The legal battles waged in the Sunshine State are remarkable as much for what they entail, as for what they ignore. They involve, of course, the counting, as well as the method of counting, ballots involved in the election. What they ignore is the remarkable revelations presented by a panel convened by the heads of the NAACP (National Association for the Advancement of Colored People), the Lawyer's Committee for Civil Rights Under Law, and People for the American Way on the Saturday after the elections (Nov. 11, 2000).

Held like a formal hearing, with a stenographer acting as a court reporter, the panelists, among them NAACP CEO KWEISI MFUME, LCCRUL Executive Director Barbara Arnwine, and PfAW President Ralph Neas, questioned and examined a number of witnesses, all of whom had some involvement in the Florida elections.

What the witnesses testified to, less than a week after the polls closed, was nothing less than astounding. Adora Nweze, president of the NAACP State Conference in Florida, told of fighting for over 90 minutes with election officials at her polling place for the right to vote. She was told that an absentee ballot was sent to her (which she never received) and thus she was ineligible to vote. She told the panel, "We wanted you to come, even though we may not know the law, we knew it certainly was not right..."

One wonders, if this happened to a savvy civil rights leader in Florida, what of someone who wasn't so savvy?

Several students from the historically Black university in Florida, FAMU, told of registering online at election.com, only to find out that they weren't registered when they tried to vote.

A voting rights canvasser, who organized car rides to the polls, told of hundreds of elderly who were told they weren't registered. Indeed, this canvasser, a young woman named Fumiko Robinson, told of her own mother being denied the right to vote, based on an apparent error in the official's log books, which wrongly recorded the spelling of her first name and middle initial. Fumiko's mom, a Japanese-American, could only vote because her husband, an African-American, returned to the polls and fought for her right to vote.

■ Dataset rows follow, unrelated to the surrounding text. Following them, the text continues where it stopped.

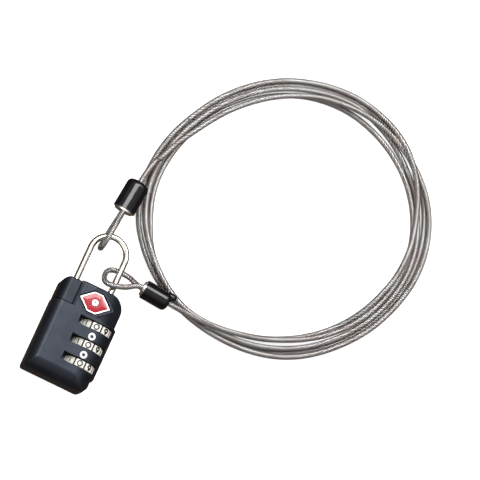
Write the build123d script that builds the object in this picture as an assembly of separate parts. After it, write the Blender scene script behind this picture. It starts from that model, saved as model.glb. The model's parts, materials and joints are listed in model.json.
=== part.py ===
from build123d import *
import math
import os

# Cable luggage lock: a three-dial padlock with a lifting shackle, whose shackle
# carries the two crimped eyes of a coiled, plastic-covered wire rope.
# The lock lies on its back. +X is towards the dials, +Y is the way the shackle
# lifts, +Z is out of the dial face. All sizes are in millimetres.

# ---- driving dimensions ----
WIDTH = 31.5                 # left edge to the dial drum
HEIGHT = 70.8                # bottom edge to the top of the shackle
THICK = 17.7                 # back face to dial face
LEFT = -WIDTH / 2
BOTTOM = -HEIGHT / 2
TOP = 9.6                    # top edge of the body
BODY_RIGHT = 14.7            # right edge of the body beside the drum
MID = THICK / 2              # plane where the two housings meet
FIT = 0.1                    # gap round every sliding piece
SNUG = 0.02                  # gap round every piece that stays put

DRUM_R = THICK / 2           # the drum that houses the dials
DRUM_X = WIDTH / 2 - DRUM_R
DRUM_Y0 = -29.15
DRUM_Y1 = -3.35
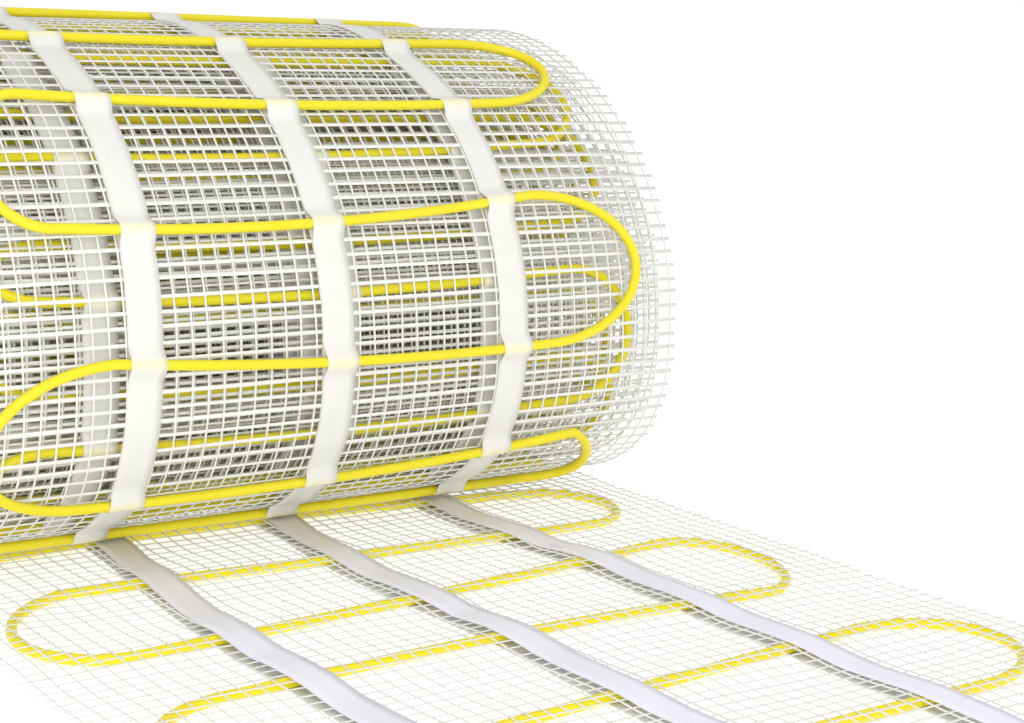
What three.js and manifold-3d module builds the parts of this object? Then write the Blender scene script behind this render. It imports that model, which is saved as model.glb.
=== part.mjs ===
// Underfloor heating mat: a yellow heating cable laid to and fro on a white glass-fibre mesh and
// held by three lines of tape, rolled up with its outer end pulled out along the floor.
//
// Millimetres, +Z up. X runs along the roll's axis, across the mat. The outer end lies towards -Y.
// The origin is on the floor under the middle of the whole part.
//
// Along the mat, lengths are measured by "along", which is 0 where the outermost turn lifts off
// the floor under the roll. It grows towards the outer end and is negative round the roll.

import * as THREE from 'three';
import { mergeVertices } from 'three/addons/utils/BufferGeometryUtils.js';
import Module from 'manifold-3d';

const wasm = await Module();
wasm.setup();

// Mat
const MAT_WIDTH = 500;
const MESH_THICKNESS = 1.2;
const CABLE_DIAMETER = 6;
const TAPE_WIDTH = 21;
const TAPE_THICKNESS = 0.4;
const TAPE_SPACING = 125;
const CLEARANCE = 0.3;
const TAPE_LINES = { left: -TAPE_SPACING, middle: 0, right: TAPE_SPACING };

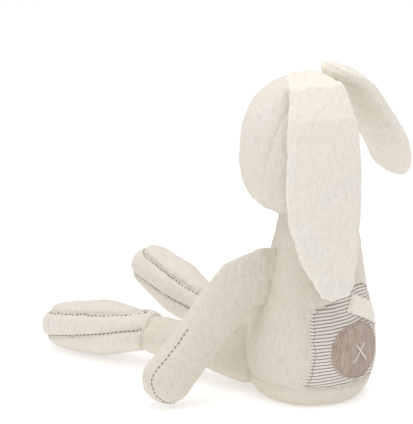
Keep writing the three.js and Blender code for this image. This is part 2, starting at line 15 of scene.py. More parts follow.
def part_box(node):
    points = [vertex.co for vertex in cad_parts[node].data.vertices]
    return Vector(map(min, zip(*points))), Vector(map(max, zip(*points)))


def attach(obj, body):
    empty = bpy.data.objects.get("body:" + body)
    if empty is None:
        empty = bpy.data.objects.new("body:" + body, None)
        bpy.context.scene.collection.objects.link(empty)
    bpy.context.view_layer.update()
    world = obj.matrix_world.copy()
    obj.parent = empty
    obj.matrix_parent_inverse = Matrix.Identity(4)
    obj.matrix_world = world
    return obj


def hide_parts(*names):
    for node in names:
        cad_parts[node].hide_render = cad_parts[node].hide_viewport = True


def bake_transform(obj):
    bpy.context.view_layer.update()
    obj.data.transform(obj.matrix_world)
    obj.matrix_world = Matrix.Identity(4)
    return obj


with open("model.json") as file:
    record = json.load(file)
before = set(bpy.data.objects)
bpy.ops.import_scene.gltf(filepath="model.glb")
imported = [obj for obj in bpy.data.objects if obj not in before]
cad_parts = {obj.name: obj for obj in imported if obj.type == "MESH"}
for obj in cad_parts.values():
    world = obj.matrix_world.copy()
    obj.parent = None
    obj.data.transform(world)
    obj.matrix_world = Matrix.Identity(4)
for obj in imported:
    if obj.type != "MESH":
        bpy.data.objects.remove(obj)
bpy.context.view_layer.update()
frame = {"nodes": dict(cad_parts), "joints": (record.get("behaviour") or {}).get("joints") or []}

MM = 0.001
SIDES = {"left": 1, "right": -1}

# ---------- camera, floor and light ----------

SENSOR = 0.036
LENS = 0.2
PICTURE_HEIGHT = 0.3986  # what the camera sees at the rabbit, from top to bottom
CAMERA_AZIMUTH = math.radians(128)
CAMERA_ELEVATION = math.radians(16)
AIM_RIGHT = -0.0964  # from the seat's centre, across the picture
AIM_UP = 0.1662
ROOM_LIGHT = 0.68  # how bright the white room is that lights the rabbit from all round
FLOOR_GLOW = 0.33  # keeps the floor as white as the room
FLOOR_SIZE = 4


def add_object(name, mesh):
    obj = bpy.data.objects.new(name, mesh)
    bpy.context.scene.collection.objects.link(obj)
    return obj


def make_camera():
    a, e = CAMERA_AZIMUTH, CAMERA_ELEVATION
    back = Vector((math.sin(a) * math.cos(e), -math.cos(a) * math.cos(e), math.sin(e)))
    right = Vector((math.cos(a), math.sin(a), 0))
    up = back.cross(right)
    camera = bpy.data.cameras.new("camera")
    camera.sensor_width = SENSOR / MM
    camera.lens = LENS / MM
    obj = add_object("camera", camera)
    distance = PICTURE_HEIGHT * LENS / SENSOR
    obj.location = right * AIM_RIGHT + up * AIM_UP + back * distance
    obj.rotation_mode = "QUATERNION"
    obj.rotation_quaternion = (-back).to_track_quat("-Z", "Y")
    bpy.context.scene.camera = obj


def make_area_light(name, place, size, watts, colour=(1, 1, 1)):
    """A soft square light that points at the rabbit's body."""
    light = bpy.data.lights.new(name, "AREA")
    light.size = size
    light.energy = watts
    light.color = colour
    obj = add_object(name, light)
    obj.location = place
    aim = Vector((0, -0.05, 0.12)) - Vector(place)
    obj.rotation_mode = "QUATERNION"
    obj.rotation_quaternion = aim.to_track_quat("-Z", "Y")


def make_studio():
    scene = bpy.context.scene
    scene.view_settings.view_transform = "Standard"
    world = bpy.data.worlds.new("studio")
    world.use_nodes = True
    nodes, links = world.node_tree.nodes, world.node_tree.links
    rays = nodes.new("ShaderNodeLightPath")
    strength = nodes.new("ShaderNodeMapRange")
    strength.inputs["To Min"].default_value = ROOM_LIGHT
    strength.inputs["To Max"].default_value = 1
    links.new(rays.outputs["Is Camera Ray"], strength.inputs["Value"])
    links.new(strength.outputs["Result"], nodes["Background"].inputs["Strength"])
    nodes["Background"].inputs["Color"].default_value = (1, 1, 1, 1)
    scene.world = world
    make_area_light("key", (0.1, 0.1, 1.6), 1.3, 13)
    make_area_light("fill", (1.3, -0.9, 0.7), 1.2, 3, (1, 0.985, 0.96))
    make_floor()


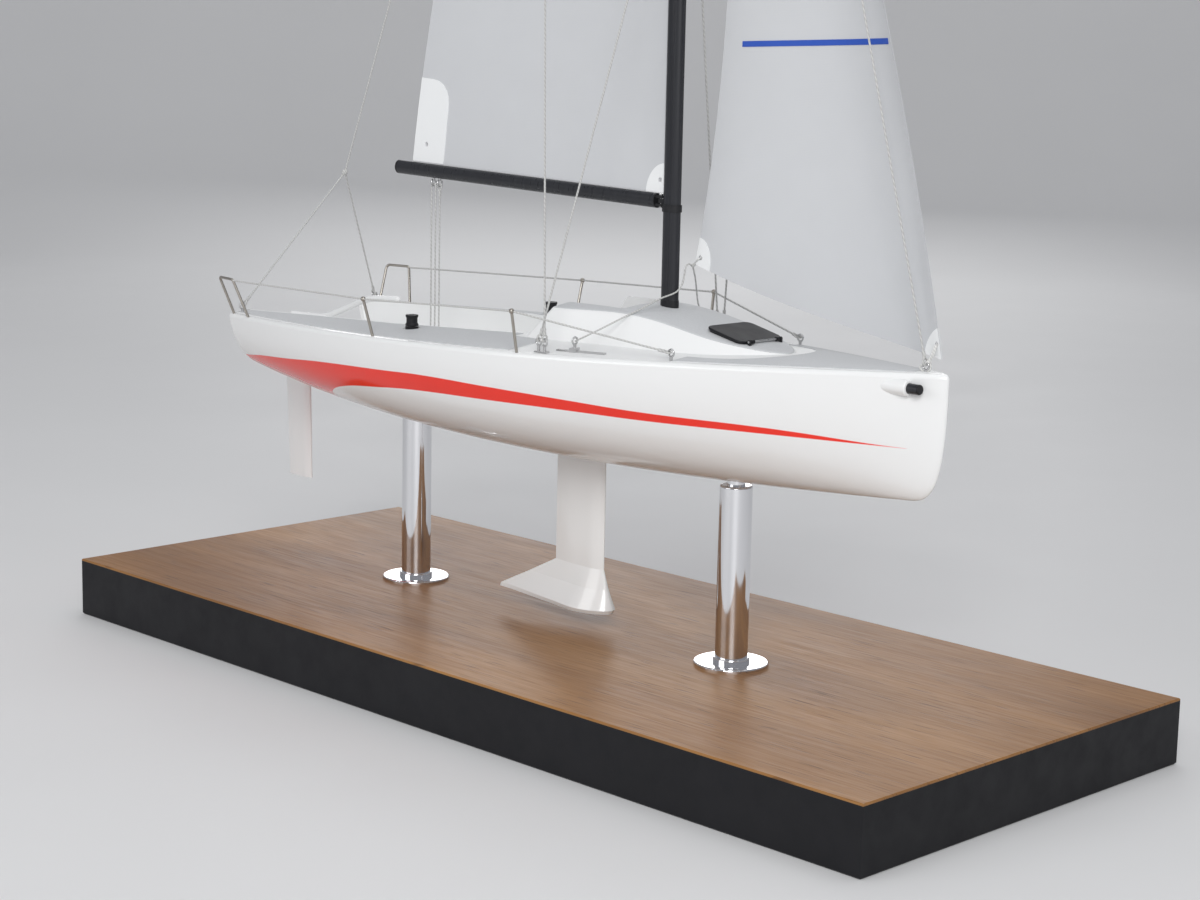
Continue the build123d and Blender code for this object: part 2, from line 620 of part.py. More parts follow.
def make_boom():
    """Boom tube with an end cap, and the fork that turns on the gooseneck pin."""
    fore_x, fore_z = BOOM_FORE
    aft_x, aft_z = BOOM_AFT
    start = Vector(fore_x, 0, fore_z)
    along = (Vector(aft_x, 0, aft_z) - start)
    height, width = BOOM_SECTION

    def section(grow, at):
        plane = Plane(origin=start + along * at, x_dir=(0, 1, 0), z_dir=along.normalized())
        return plane * Ellipse(width / 2 + grow, height / 2 + grow)

    space = extrude(section(0.15, 0), amount=along.length)
    tube = extrude(section(0, 0), amount=along.length) - extrude(section(-BOOM_WALL, 0), amount=along.length)
    slot = boom_top_strip(*BOOM_SLOT_X, FOOT_ROPE_DEPTH + 0.4, 1.0)
    tube = tube - side_block(slot, FILM + BOOM_SLOT_SIDE, -BOOM_SLOT_SIDE)
    cap = extrude(section(0, 1), amount=1.4)
    cap = fillet(cap.edges().sort_by(Axis.X)[0], 0.6) + extrude(section(-BOOM_WALL, 0.985), amount=3)
    plug = extrude(section(-BOOM_WALL, 0), amount=5) + extrude(section(0, 0), amount=-0.5)

    lug_z = fore_z
    plates = []
    for low in (lug_z - 2.0, lug_z + 1.0):
        plate = Pos(GOOSENECK_X, 0, low + 0.5) * Cylinder(1.35, 1.0)
        web = Pos((GOOSENECK_X + fore_x) / 2, 0, low + 0.5) * Box(GOOSENECK_X - fore_x, 2.7, 1.0)
        plates.append(plate + web)
    hole = Pos(GOOSENECK_X, 0, lug_z) * Cylinder(0.46, 12)
    fork = (plug + plates) - hole
    pin = Pos(GOOSENECK_X, 0, lug_z) * Cylinder(0.46, 4.4)
    pin = pin + [Pos(GOOSENECK_X, 0, lug_z + s * 2.35) * Cylinder(0.9, 0.5) for s in SIDES]
    lug = Pos(GOOSENECK_X, 0, lug_z) * Cylinder(1.25, 1.4) + Pos(40.4, 0, lug_z) * Box(3.0, 2.2, 1.4)
    band = ellipse_block((MAST_X, 0, lug_z - 3.6), 2.6, MAST_SECTION, 0.4)
    back = Pos(40.75, 0, lug_z - 1.5) * Box(0.6, 2.2, 4.4)
    mast_space = ellipse_block((MAST_X, 0, lug_z - 10), 20, MAST_SECTION)
    bore = Pos(GOOSENECK_X, 0, lug_z) * Cylinder(0.52, 3)
    save("boom", tube)
    save("boom_cap", cap - tube)
    save("boom_fork", fork - tube)
    save("gooseneck_pin", pin)
    save("gooseneck_bracket", (band + lug + back) - mast_space - bore)
    return tube, space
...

Stacy Powers, a journalist and radio producer, told of going to half a dozen polling places where she saw systematic harassment and the denial of voters who were Black. She told of a news source who provided her with a lists of 940 voters who filed absentee ballots (before the election) which were improperly rejected. When one considers the more recent winning margin claimed by the Bush camp-930 votes-the improper rejection of the 940 absentee ballots seems somewhat ominous. Powers, asked how many Black voters were disenfranchised in the Hillsborough County, the 5th most populous county in the state, replied, "thousands."

A Haitian-American women's activist, Marliene Bastien, cited "dozens" of cases where Haitians were denied help. She told of a call from a man, who said, "I spent so many years, waiting to become an American citizen, to get the right to vote, and now I can't vote!" He was, she said, "crying on the phone."

Yet how many of these voices have you heard represented in the courts, on the news, in the corporate press? Silenced by their suppression at the polling place, they are silenced yet again when their very real concerns are ignored in a national debate that speaks gingerly of "mistakes," yet makes no mention of fraud, intimidation, and blatant violations not merely of the Voters Rights Act, but of the 15th Amendment to the Constitution.

Silence in the face of such crimes, is a criminal indictment of the entire system, which remains deeply opposed to black political power.